Objectives of Curriculum are to:
- Enhance farmers understanding of basic business concepts to improve their production and maximize their profits
- Help farmers understand relationships in the value chain (suppliers, producers, wholesalers, retailers and consumers)
- Introduce farmers to basic techniques in planning; income projections; savings; etc.
- Improve farmers skills in financial management, record-keeping, and market analysis
Additionally, PFD's micro-credit and business skills training enables rural households to access small loans, which mainstream financial services will generally not provide. PFD and its 16 local implemting partners have provided such loans to over 35,000 borrowers, about 90% of whom are women.
PFD began implementing community-based reproductive health programs funded by The David and Lucile Packard Foundation in 2001. Since then, PFD has built capacity of 15 local NGOs to integrate family planning and reproductive health activities with micro-finance services reaching over 35,000 borrowers. Facility- based services include counseling related to safe motherhood (ante and postnatal health care and delivery services by trained midwives).
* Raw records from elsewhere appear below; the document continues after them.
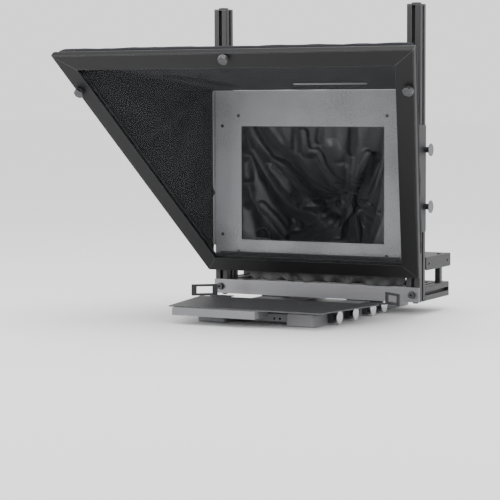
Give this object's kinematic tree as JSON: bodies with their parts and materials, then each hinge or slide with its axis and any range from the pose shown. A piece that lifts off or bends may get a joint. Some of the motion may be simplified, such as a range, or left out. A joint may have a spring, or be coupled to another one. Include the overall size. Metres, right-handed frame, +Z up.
{
  "type": "teleprompter",
  "caption": "Camera-mount teleprompter: tilted glass in a trapezoid frame, black cloth hood, grey window panel on two slotted posts, monitor tray and base rails.",
  "frame": {"origin": "mouth of the middle tripod thread, on the underside of the base, in the plane of the two posts", "axes": "+Z up, -Y towards the reader (the way the glass faces), +X to the right as seen by the reader looking at the unit from the front"},
  "size_m": [0.772, 0.5991, 0.631],
  "materials": {
    "painted_profile": "satin black anodised T-slot profile",
    "painted_plate": "black powder coat, fine texture",
    "grey_panel": "grey textured powder coat",
    "bare_bar": "brushed aluminium, clear anodised",
    "mirror_black": "matt black anodised frame",
    "steel_screw": "blackened steel fastener",
    "knob": "turned knob, dark anodised",
    "plastic": "black moulded plastic",
    "glass": "beam-splitter glass, clear",
    "seal": "black foam rubber",
    "cloth": "black hood cloth"
  },
  "bodies": {
    "base": {"base_rail_left": "painted_plate", "base_rail_right": "painted_plate", "rail_end_caps": "plastic", "tripod_plate": "painted_plate", "front_tie": "bare_bar", "rail_saddles": "plastic", "cross_rail_front": "painted_profile", "cross_rail_rear": "painted_profile", "side_rail_left": "painted_profile", "side_rail_right": "painted_profile", "post_left": "painted_profile", "post_right": "painted_profile", "profile_caps": "plastic", "post_end_screws": "steel_screw", "crossbar": "bare_bar", "crossbar_screws": "steel_screw", "corner_brackets": "painted_plate", "frame_screws": "steel_screw", "profile_nuts": "steel_screw", "camera_plate": "painted_plate", "camera_plate_columns": "painted_plate", "camera_plate_screws": "steel_screw", "frame_clamp": "painted_plate"},
    "sled": {"camera_sled": "painted_plate"},
    "camera_screw_body": {"camera_screw": "steel_screw"},
    "sled_lock_body": {"sled_lock_knob": "plastic"},
    "hood": {"hood_panel": "grey_panel", "shroud_ring": "painted_plate", "panel_screws": "steel_screw", "carriage_left": "grey_panel", "carriage_right": "grey_panel", "slot_nuts": "steel_screw", "hinge_leaf_panel": "steel_screw", "hinge_pin": "steel_screw", "camera_shroud": "cloth", "hood_fabric": "cloth"},
    "mirror": {"hinge_leaf_mirror": "steel_screw", "mirror_frame_bottom": "mirror_black", "mirror_frame_top": "mirror_black", "mirror_frame_left": "mirror_black", "mirror_frame_right": "mirror_black", "mirror_glass": "glass", "glass_gasket": "seal", "glass_retainer": "painted_plate", "hood_rim": "painted_plate"},
    "tray": {"tray": "painted_plate", "tray_loops": "painted_plate", "tray_box": "bare_bar", "tray_runners": "plastic"},
    "knob_carriage_left_lower": {"carriage_knob_left_lower": "knob"},
    "knob_carriage_left_upper": {"carriage_knob_left_upper": "knob"},
    "knob_carriage_right_lower": {"carriage_knob_right_lower": "knob"},
    "knob_carriage_right_upper": {"carriage_knob_right_upper": "knob"},
    "thumb_top": {"frame_thumbscrew_top": "knob"},
    "thumb_left": {"frame_thumbscrew_left": "knob"},
    "thumb_right": {"frame_thumbscrew_right": "knob"},
    "turn_tray_knob_front": {"tray_knob_front": "knob"},
    "turn_tray_knob_rear": {"tray_knob_rear": "knob"},
    "turn_frame_knob_front": {"frame_knob_front": "knob"},
    "turn_frame_knob_rear": {"frame_knob_rear": "knob"}
  },
  "joints": [
    {"name": "hood_height", "type": "slide", "parent": "base", "child": "hood", "axis": [0, 0, 1], "range_m": [-0.012, 0.2]},
    {"name": "mirror_fold", "type": "hinge", "parent": "hood", "child": "mirror", "pos_m": [0, -0.0335, 0.109], "axis": [-1, 0, 0], "range_deg": [0, 35], "deforming": ["hood_fabric"]},
    {"name": "tray_slide", "type": "slide", "parent": "base", "child": "tray", "axis": [0, 1, 0], "range_m": [-0.05, 0.005]},
    {"name": "sled_slide", "type": "slide", "parent": "base", "child": "sled", "axis": [0, 1, 0], "range_m": [0, 0.03]},
    {"name": "camera_screw_turn", "type": "hinge", "parent": "sled", "child": "camera_screw_body", "pos_m": [0, 0.062, 0.12], "axis": [0, 0, 1], "continuous": true},
    {"name": "sled_lock_turn", "type": "hinge", "parent": "sled", "child": "sled_lock_body", "pos_m": [0.025, 0.076, 0.12], "axis": [0, 0, 1], "continuous": true},
    {"name": "carriage_knob_left_lower_turn", "type": "hinge", "parent": "hood", "child": "knob_carriage_left_lower", "pos_m": [-0.2383, 0, 0.2215], "axis": [-1, 0, 0], "continuous": true},
    {"name": "carriage_knob_left_upper_turn", "type": "hinge", "parent": "hood", "child": "knob_carriage_left_upper", "pos_m": [-0.2383, 0, 0.336], "axis": [-1, 0, 0], "continuous": true},
    {"name": "carriage_knob_right_lower_turn", "type": "hinge", "parent": "hood", "child": "knob_carriage_right_lower", "pos_m": [0.2383, 0, 0.2215], "axis": [1, 0, 0], "continuous": true},
    {"name": "carriage_knob_right_upper_turn", "type": "hinge", "parent": "hood", "child": "knob_carriage_right_upper", "pos_m": [0.2383, 0, 0.336], "axis": [1, 0, 0], "continuous": true},
    {"name": "thumbscrew_top_turn", "type": "hinge", "parent": "mirror", "child": "thumb_top", "pos_m": [0, -0.40235, 0.51747], "axis": [0, -0.766, -0.6428], "continuous": true},
    {"name": "thumbscrew_left_turn", "type": "hinge", "parent": "mirror", "child": "thumb_left", "pos_m": [-0.3536, -0.35157, 0.45695], "axis": [0, -0.766, -0.6428], "continuous": true},
    {"name": "thumbscrew_right_turn", "type": "hinge", "parent": "mirror", "child": "thumb_right", "pos_m": [0.3536, -0.35157, 0.45695], "axis": [0, -0.766, -0.6428], "continuous": true},
    {"name": "tray_knob_front_turn", "type": "hinge", "parent": "tray", "child": "turn_tray_knob_front", "pos_m": [0.1393, -0.2127, 0.0145], "axis": [1, 0, 0], "continuous": true},
    {"name": "tray_knob_rear_turn", "type": "hinge", "parent": "tray", "child": "turn_tray_knob_rear", "pos_m": [0.1393, -0.1372, 0.0145], "axis": [1, 0, 0], "continuous": true},
    {"name": "frame_knob_front_turn", "type": "hinge", "parent": "base", "child": "turn_frame_knob_front", "pos_m": [0.1393, -0.0515, 0.0145], "axis": [1, 0, 0], "continuous": true},
    {"name": "frame_knob_rear_turn", "type": "hinge", "parent": "base", "child": "turn_frame_knob_rear", "pos_m": [0.1393, 0.004, 0.0145], "axis": [1, 0, 0], "continuous": true}
  ]
}
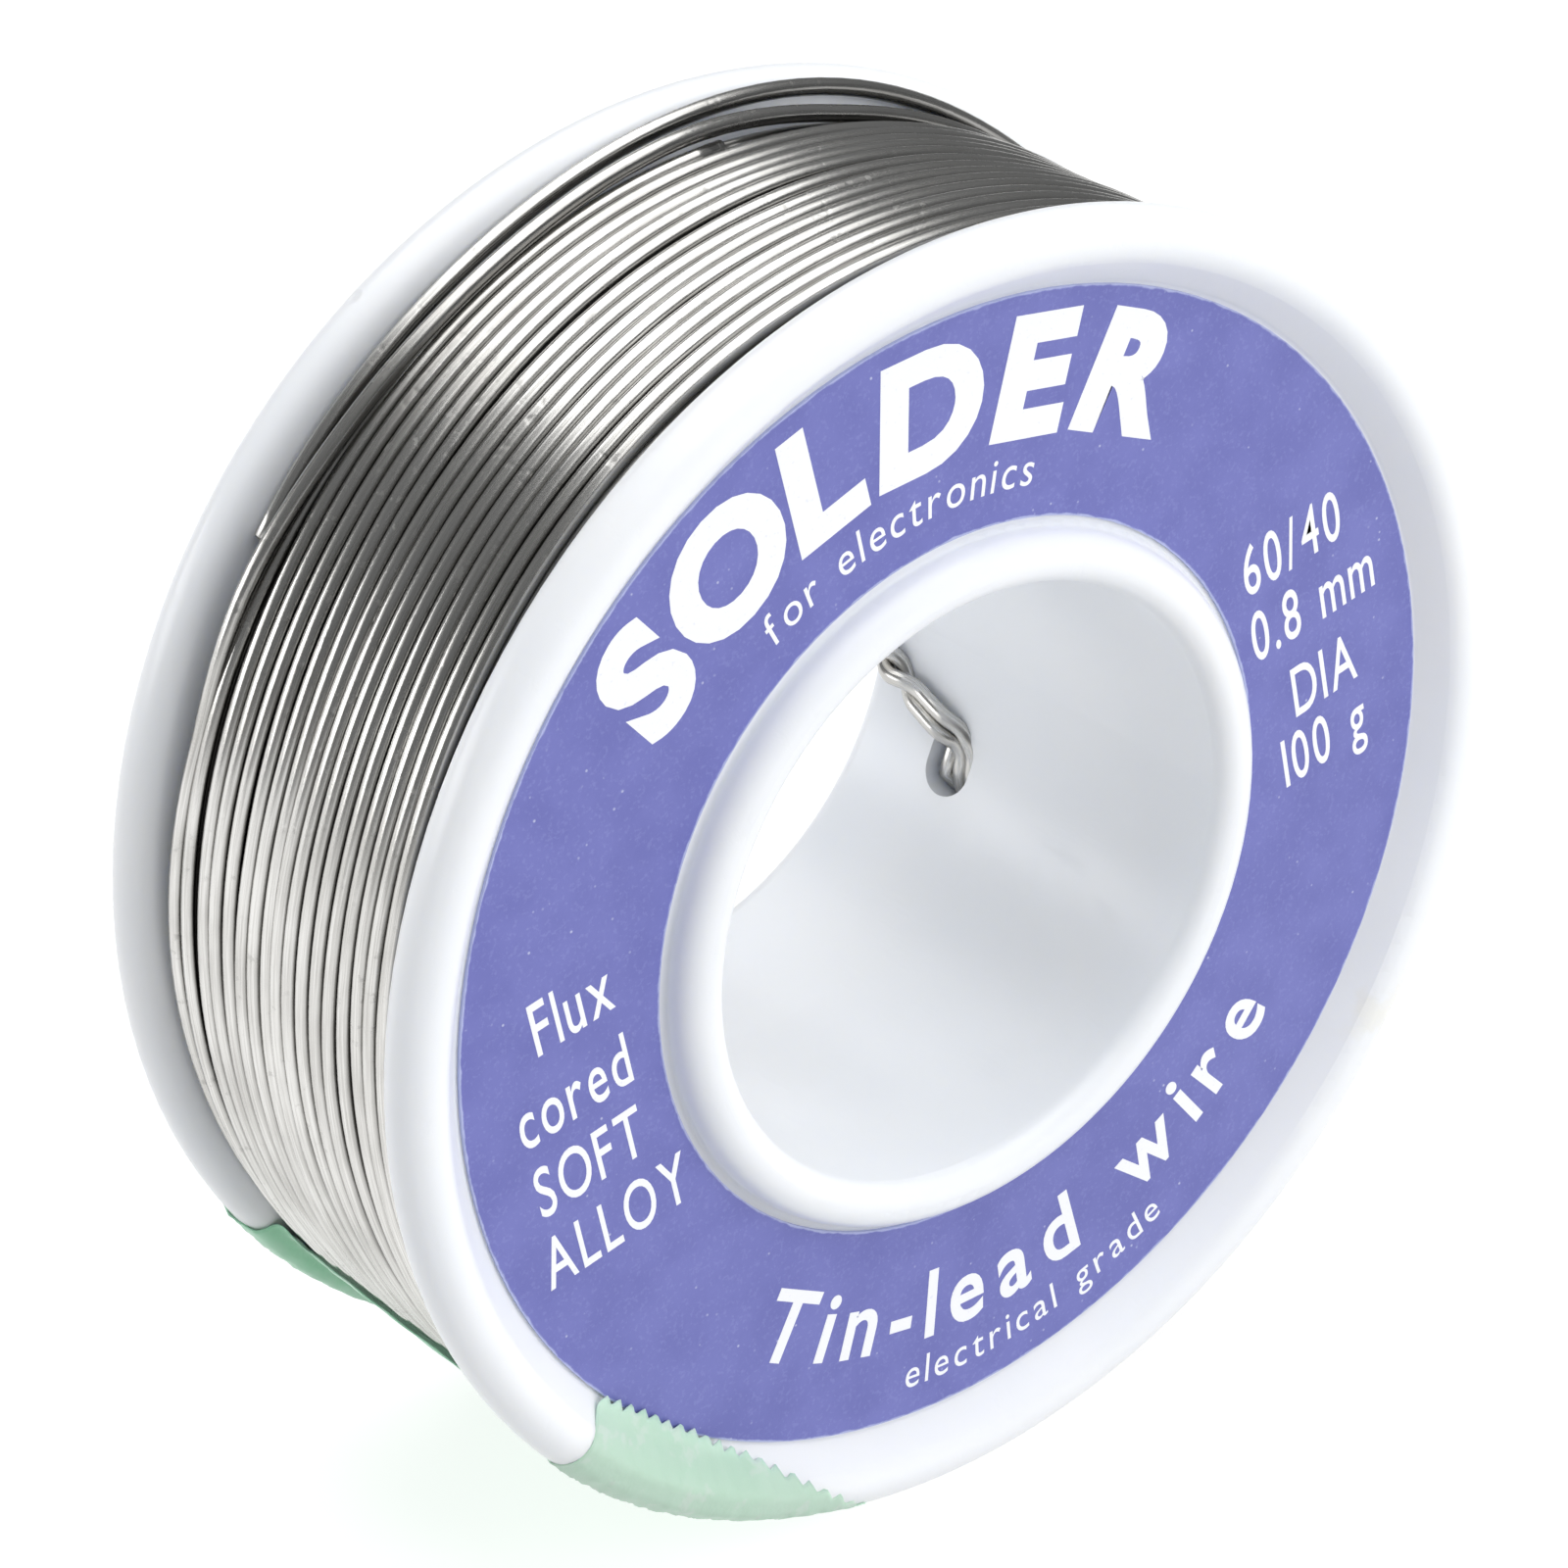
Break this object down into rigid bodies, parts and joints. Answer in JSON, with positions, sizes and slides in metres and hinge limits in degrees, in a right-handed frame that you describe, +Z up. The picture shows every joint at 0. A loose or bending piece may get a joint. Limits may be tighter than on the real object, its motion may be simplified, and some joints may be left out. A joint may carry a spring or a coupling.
{
  "type": "solder wire spool",
  "caption": "White plastic spool with bead-edged flanges and a ring label, wound with layers of flux-cored solder wire held down by a strip of tape, with a wire tail through the core.",
  "frame": {"origin": "on the spool's axis, midway between the two flange rims, inside the spindle bore", "axes": "+Y along the axis, away from the labelled face, so the label faces -Y; +Z up when the spool stands on its rims"},
  "size_m": [0.06, 0.0239, 0.06],
  "materials": {
    "spool_plastic": "white, semi-gloss, slightly translucent",
    "label_paper": "violet-blue printed paper label, satin",
    "solder": "bright drawn tin-lead wire, lightly dulled",
    "tape": "pale green tape, satin",
    "rosin_flux": "amber rosin"
  },
  "bodies": {
    "root": {"spool": "spool_plastic", "front_label": "label_paper", "wire_layer_01": "solder", "wire_layer_02": "solder", "wire_layer_03": "solder", "wire_layer_04": "solder", "wire_layer_05": "solder", "wire_layer_06": "solder", "wire_layer_07": "solder", "wire_layer_08": "solder", "wire_layer_09": "solder", "wire_layer_10": "solder", "wire_layer_11": "solder", "wire_layer_12": "solder", "wire_layer_13": "solder", "wire_layer_14": "solder", "wire_layer_15": "solder", "wire_layer_16": "solder", "wire_layer_17": "solder", "wire_outer_end": "solder", "wire_outer_end_flux_core": "rosin_flux", "wire_start_tail": "solder", "wire_start_tail_flux_core": "rosin_flux", "holding_tape": "tape"}
  },
  "joints": []
}
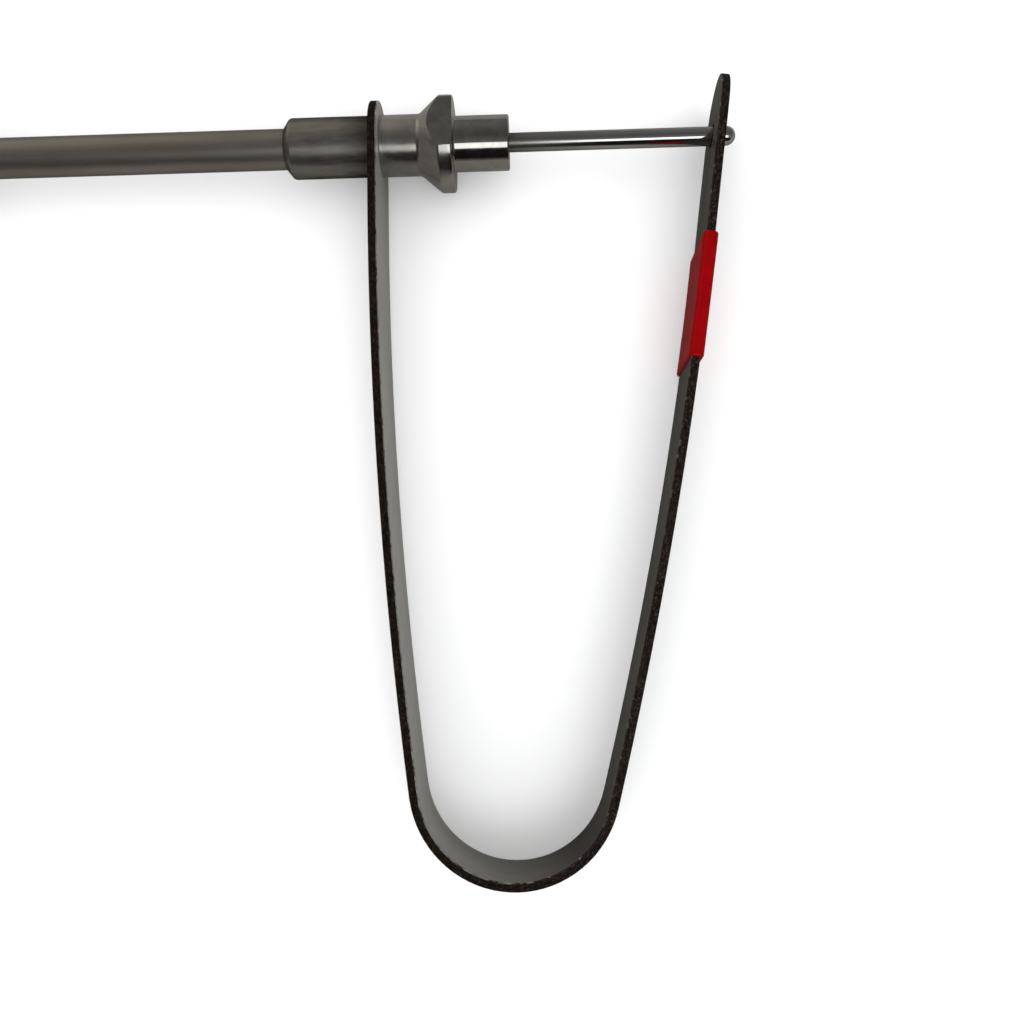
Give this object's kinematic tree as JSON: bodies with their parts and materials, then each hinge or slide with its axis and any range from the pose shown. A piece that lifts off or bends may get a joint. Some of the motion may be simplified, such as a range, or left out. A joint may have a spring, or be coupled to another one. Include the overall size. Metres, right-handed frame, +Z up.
{
  "type": "hot wire cutter",
  "caption": "Bow-type hot wire cutter: heated rod across a U-shaped spring strip, held by a turned collar on a tube shaft, with a two-shell handle, push button and low-voltage inlet.",
  "frame": {"origin": "middle of the underside of the box of the tool lying flat on a bench", "axes": "+X along the shaft towards the rod's tip, +Y from the bow's bend to the shaft, +Z up from the bench, square to the bow's plane"},
  "size_m": [0.2955, 0.1686, 0.0198],
  "materials": {
    "spring_steel": "dark brown oiled spring steel, satin, with bright edges",
    "red_vinyl": "soft red vinyl, glossy",
    "polished_steel": "turned and polished steel",
    "turned_steel": "turned steel, streaky satin",
    "bright_steel": "mirror-bright stainless steel",
    "ceramic": "cream fired ceramic, matte",
    "satin_steel": "satin stainless tube",
    "glass_sleeving": "woven glass sleeving",
    "lead_jacket": "black silicone jacket, satin",
    "handle_plastic": "fine-textured black plastic",
    "plated_steel": "bright zinc plate",
    "brass_block": "machined brass",
    "black_steel": "black oxide",
    "button_plastic": "red plastic, satin gloss",
    "switch_plastic": "black plastic, matte",
    "terminal_brass": "tinned brass"
  },
  "bodies": {
    "tool_body": {"bow_near_half": "spring_steel", "clamp_collar": "polished_steel", "ferrule": "turned_steel", "heater_sheath": "bright_steel", "heater_core": "ceramic", "rod_bush": "ceramic", "shaft_tube": "satin_steel", "shaft_liner": "glass_sleeving", "live_lead": "lead_jacket", "return_lead": "lead_jacket", "switch_lead": "lead_jacket", "handle_upper_shell": "handle_plastic", "handle_lower_shell": "handle_plastic", "shell_screws": "plated_steel", "clamp_block": "brass_block", "grub_screw": "black_steel", "button_spring": "plated_steel", "switch_body": "switch_plastic", "switch_terminals": "terminal_brass", "inlet_body": "switch_plastic", "inlet_contact": "bright_steel", "inlet_nut": "plated_steel"},
    "far_arm": {"bow_far_arm": "spring_steel", "grip_sleeve": "red_vinyl"},
    "button": {"push_button": "button_plastic"}
  },
  "joints": [
    {"name": "bow_flex", "type": "hinge", "parent": "tool_body", "child": "far_arm", "pos_m": [0.11812, -0.06885, 0.0099], "axis": [0, 0, -1], "range_deg": [0, 6], "stiffness_Nm_per_rad": 15},
    {"name": "button_press", "type": "slide", "parent": "tool_body", "child": "button", "axis": [0, -1, 0], "range_m": [0, 0.0015], "stiffness_N_per_m": 400, "springref_m": -0.001, "deforming": ["button_spring"]}
  ]
}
Integreated Health and Credit Services:
- Provide a comprehensive solution to poverty alleviation
- Health services increase microcredit sustainability and performance
- Reduce loan defaults/diversions and customer attrition
- Microcredit services facilitate health service delivery
- Regular credit meetings serves as platform for health education
- Increased clients’ income for family health care
In May of 2009, PFD infused an additiona $1.5 million (as a Program Related Investment (PRI) from the David and Lucile Packard Foundation) into partners credit programs.
In August of 2008, with funding from the Centers for Disease Control (CDC) and the President's Emergency Program for AIDS Relief (PEPFAR), PFD and Daughter's of Charity began a comprehensive package of care for People Living with HIV/AIDS in Delta and Awka Ibom states.
The project, “Counseling, Care, and Antiretroviral Program (CAMP), focuses on Adult and Pediatric Care and Treatment, Antiretroviral Treatment, care for Orphans and Vulnerable Children, Prevention of Mother to Child Transmission, Prevention and HIV Testing and Counseling. CAMP has so far reached or exceeded most of its ambitious Year One targets, including providing 10,000 people with HIV/AIDS prevention messages; 7,000 people with HIV testing and counseling; 600 people with antiretroviral (ARV) drugs and other treatments; 180 pregnant women with ARV prophylaxis; and 200 orphans and vulnerable children with care.
Orphans and Vulnerable Children
A staggering 1.8 million children in Nigeria have become orphans as a consequence of AIDS.
Working with the CDC and PEPFAR, PFD is implementing an HIV/AIDS prevention and treatment program in the Niger Delta region. This program includes support for 200 orphans and vulerable children who have lost their parents to HIV/AIDS or are otherwise affected by the disease.
PFD wants to help many more similarly affected children beyond the 200 now supported through our current funding.
With additional resources we could reach out to more children and provide them with school books, clothing, medicines and health care treatment as well as psychological and social support in the form of after-school clubs.